**Short problem:**
Which lines hold the word "with"? Copy each one.

========================================================================

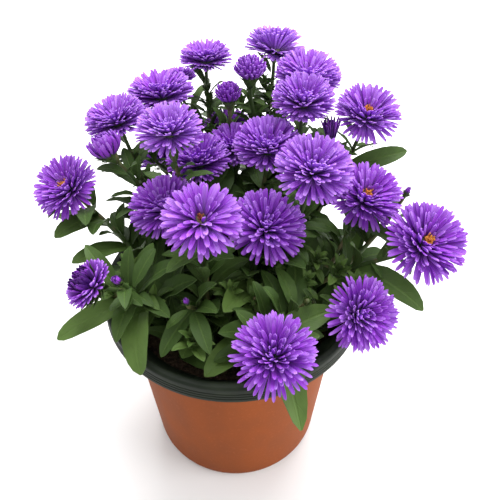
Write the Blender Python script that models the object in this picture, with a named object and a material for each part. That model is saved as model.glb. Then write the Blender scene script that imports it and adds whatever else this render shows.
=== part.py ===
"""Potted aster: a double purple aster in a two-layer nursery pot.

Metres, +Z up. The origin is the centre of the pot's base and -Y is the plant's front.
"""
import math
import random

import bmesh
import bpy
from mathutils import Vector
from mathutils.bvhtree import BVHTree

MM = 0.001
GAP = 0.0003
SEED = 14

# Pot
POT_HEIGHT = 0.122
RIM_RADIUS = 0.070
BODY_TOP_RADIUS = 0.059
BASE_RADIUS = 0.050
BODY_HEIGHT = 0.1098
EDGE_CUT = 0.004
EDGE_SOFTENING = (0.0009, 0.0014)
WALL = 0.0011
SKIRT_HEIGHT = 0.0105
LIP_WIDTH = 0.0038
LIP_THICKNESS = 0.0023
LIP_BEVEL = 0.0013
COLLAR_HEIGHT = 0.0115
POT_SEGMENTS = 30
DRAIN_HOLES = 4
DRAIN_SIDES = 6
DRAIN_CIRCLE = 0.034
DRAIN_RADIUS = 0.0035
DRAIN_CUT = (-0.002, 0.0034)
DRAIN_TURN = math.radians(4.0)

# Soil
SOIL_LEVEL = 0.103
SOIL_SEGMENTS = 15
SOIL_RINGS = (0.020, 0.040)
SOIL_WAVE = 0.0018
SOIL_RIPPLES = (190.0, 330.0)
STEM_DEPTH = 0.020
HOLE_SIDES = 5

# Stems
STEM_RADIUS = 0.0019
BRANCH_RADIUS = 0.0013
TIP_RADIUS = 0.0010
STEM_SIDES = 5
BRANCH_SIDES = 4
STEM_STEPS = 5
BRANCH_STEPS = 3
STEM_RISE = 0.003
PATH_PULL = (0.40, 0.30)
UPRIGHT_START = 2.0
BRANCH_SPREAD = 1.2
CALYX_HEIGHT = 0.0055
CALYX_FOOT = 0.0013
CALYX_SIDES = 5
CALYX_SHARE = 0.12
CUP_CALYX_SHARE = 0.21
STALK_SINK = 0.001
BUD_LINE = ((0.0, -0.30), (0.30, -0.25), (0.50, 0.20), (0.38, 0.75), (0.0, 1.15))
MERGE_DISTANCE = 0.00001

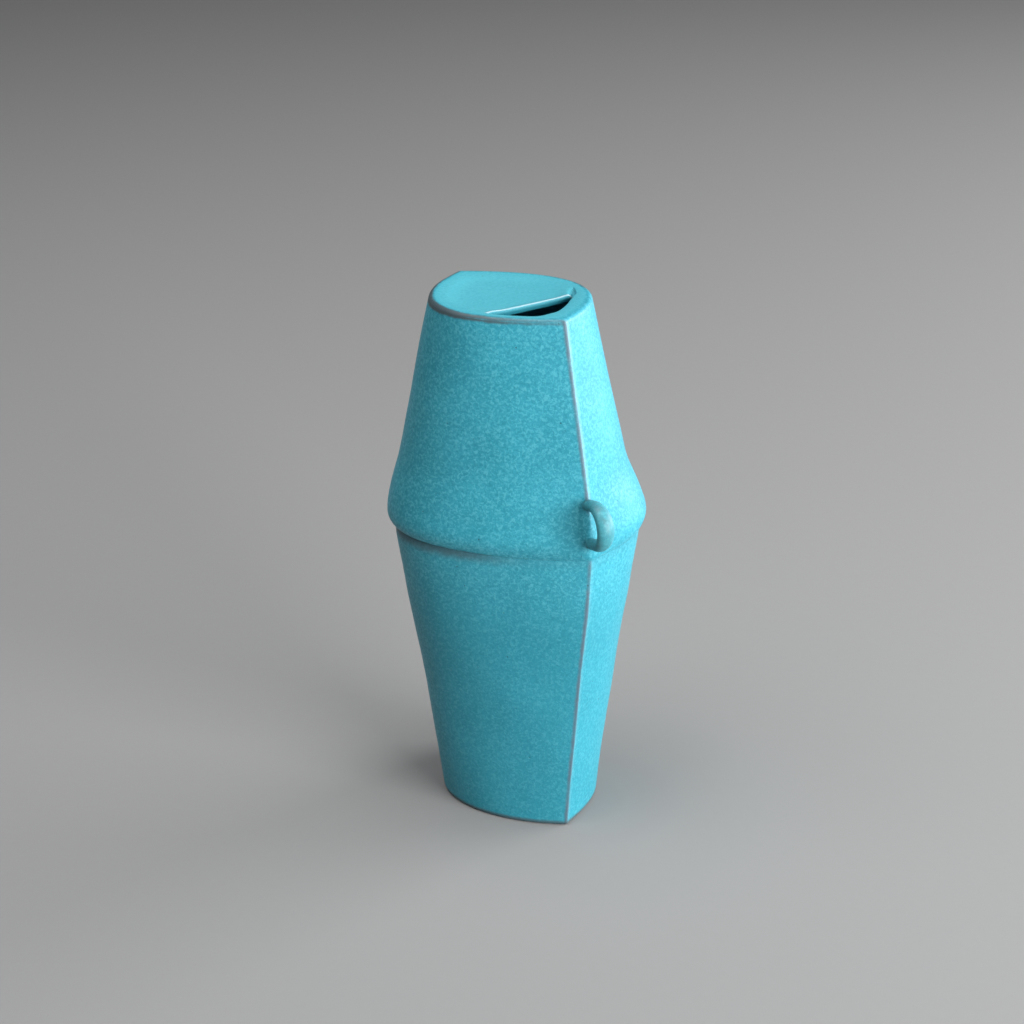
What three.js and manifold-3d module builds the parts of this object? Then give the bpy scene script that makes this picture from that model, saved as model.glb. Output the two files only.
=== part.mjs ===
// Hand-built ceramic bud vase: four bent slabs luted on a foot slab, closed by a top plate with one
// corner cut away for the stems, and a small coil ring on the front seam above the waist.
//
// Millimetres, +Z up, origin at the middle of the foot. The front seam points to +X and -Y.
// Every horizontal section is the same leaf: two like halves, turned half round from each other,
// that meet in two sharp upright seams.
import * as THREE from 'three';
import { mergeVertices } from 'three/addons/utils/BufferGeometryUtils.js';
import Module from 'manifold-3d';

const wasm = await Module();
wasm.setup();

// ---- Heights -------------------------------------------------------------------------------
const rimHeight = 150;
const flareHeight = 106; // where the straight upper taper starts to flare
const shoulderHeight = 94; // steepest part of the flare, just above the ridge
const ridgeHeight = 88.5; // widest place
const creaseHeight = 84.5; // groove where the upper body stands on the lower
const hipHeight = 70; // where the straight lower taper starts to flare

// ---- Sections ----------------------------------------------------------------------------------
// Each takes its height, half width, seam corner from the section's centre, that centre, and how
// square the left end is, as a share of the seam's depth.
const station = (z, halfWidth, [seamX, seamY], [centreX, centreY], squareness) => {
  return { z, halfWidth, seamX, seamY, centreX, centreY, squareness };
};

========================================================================

**The output:**
Write the Blender Python script that models the object in this picture, with a named object and a material for each part. That model is saved as model.glb. Then write the Blender scene script that imports it and adds whatever else this render shows.
// Hand-built ceramic bud vase: four bent slabs luted on a foot slab, closed by a top plate with one